If the Mets were swept by the Marlins, of course that meant that Callaway himself had colluded with the Russians, consulted with the Cuban regime and secretly must have told every Marlins batter which pitches were coming. Maybe Callaway was secretly a fan of Miami manager Don Mattingly and Marlins CEO Derek Jeter. Or maybe he just didn’t know the difference between a home run and a bunt. Whatever awful things the manager had done, he had to go.
The Mets’ general manager, Brodie Van Wagenen, came out and made some feeble suggestion that the manager of the Mets was the manager of the Mets, which was of course earth-shattering news that reverberated throughout all of New York City and surely had North Korea on high alert.
So then the Mets swept four games from the Washington Nationals.
And amid all the cheering in Mets World, the Callaway critics were left to say something like, “Oh. Well. How about that Tiger Woods winning the Masters?”
The Mets just took two out of three games against the Detroit Tigers. The National League East race has become basically what everybody thought it would be. The Mets aren’t in first place, but they’re in the mix, and the world did indeed make another turn yesterday.
It wasn’t just that the wolves were howling. Take the matter of Mets hitter Robinson Cano not running out ground balls. Cano thought a ball was foul. But it went fair, and he didn’t run to first base, which is sort of fundamental. Cano didn’t exactly run to third base, like a 3-year-old would do, but he didn’t run to first. And this was obviously the fault of Mickey Callaway.

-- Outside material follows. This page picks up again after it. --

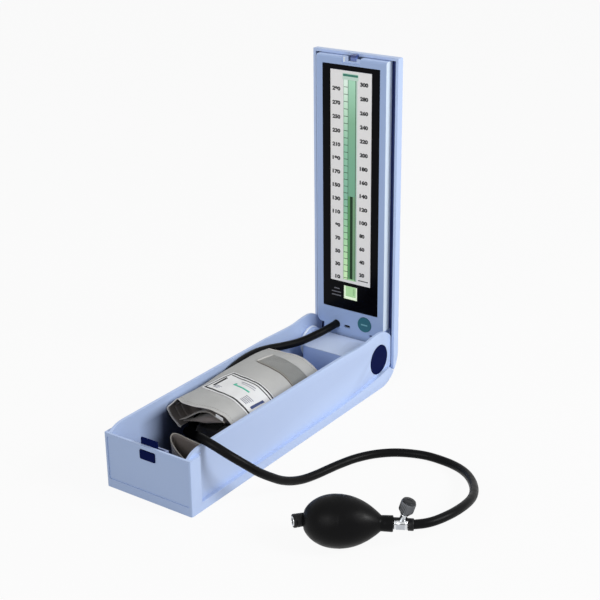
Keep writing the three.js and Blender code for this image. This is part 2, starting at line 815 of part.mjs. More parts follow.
function makeLidFront() {
  const faceBack = bodyFace + bodyFaceThickness;
  const topRound = 3;
  const block = cut(
    alongY(frontOutline(), bodyFace, bodyBack, 3),
    box(-armInner + 0.2, armInner - 0.2, faceBack, bodyBack + 1, bodyLowEdge + bodyWall, 30),
    box(
      -bodyHalf + bodyWall, bodyHalf - bodyWall, faceBack, bodyBack + 1,
      bodyStepHeight + bodyWall, bodyTop - bodyWall,
    ),
    box(-bodyHalf, bodyHalf, tailClear(), bodyBack + 1, 0, bodyStepHeight - 2),
  );
  const roundShape = new THREE.Shape();
  roundShape.moveTo(bodyFace - 1, bodyTop + 1);
  roundShape.lineTo(bodyFace - 1, bodyTop - topRound);
  roundShape.lineTo(bodyFace, bodyTop - topRound);
  roundShape.absarc(
    bodyFace + topRound, bodyTop - topRound, topRound, 180 * degrees, 90 * degrees, true);
  roundShape.lineTo(bodyFace + topRound, bodyTop + 1);
  const topEdge = alongX(roundShape, -bodyHalf - 1, bodyHalf + 1, 3);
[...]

Worse than that, Callaway was ridiculed for not ripping Cano publicly. Cano suddenly had nothing to do with it anymore. He was, just like the on-field incident, nothing but a spectator. Callaway was the problem, because he didn’t run out and carry Cano from home plate to first base, and then, worse, he didn’t publicly call for Cano’s resignation from organized baseball.
If you want a little perspective on that episode, look back only a few weeks ago to something just as zany in St. Louis. On a deep fly ball to left field, Cardinals left-fielder Marcel Ozuna made a mad dash toward Iowa, leapt heroically to the top of the left-field wall, then watched with everybody else when the baseball landed 10 feet short of the wall. Ozuna looked like a character in a Laurel and Hardy production. When Cardinals manager Mike Schildt was asked about Ozuna’s bizarre behavior, he complimented his outfielder for trying so aggressively to prevent the baseball from being a home run.
Not one person ripped Schildt for not ripping his player.
See, there’s this crazy thing with some baseball managers. They tend to take up for their players. But of course, you can’t do that if you manage the Mets. You don’t get it. This is New York. You don’t understand. Clearly, Cano didn’t run because Callaway is a clumsy oaf.
So Callaway went about his business managing a baseball team, and miraculously, there was life after being swept by the Miami Marlins.
Callaway has seen just about everything there is to see in baseball, from a career that had him play everywhere from Butte, Mont., to winning a World Series with the Angels, to playing in Korea, to becoming a pitching guru for the Cleveland Indians in a way that took them to the World Series, which was a big factor in making him manager of the New York Mets.
The most perilous circumstance for Callaway is not hitting a skid in Miami but the simple fact that Van Wagenen wasn’t the man who hired him. A new boss always wants his own people. When word surfaced that Van Wagenen had a liking for managers like Buck Showalter and Dusty Baker, it fueled the speculation that losing baseball games to a team in Miami had to be the last straw. Showalter was surely looking for an apartment in Manhattan.
Former New York Mets manager Yogi Berra (yes, Yogi Berra managed the Mets into the World Series in 1973) was known to have uttered the most insightful line of philosophy in the history of baseball. “It ain’t over til it’s over.”
Callaway is the Mets’ manager. They might just win some more baseball games.
Looking at the standings, it looks pretty clear. It ain’t over.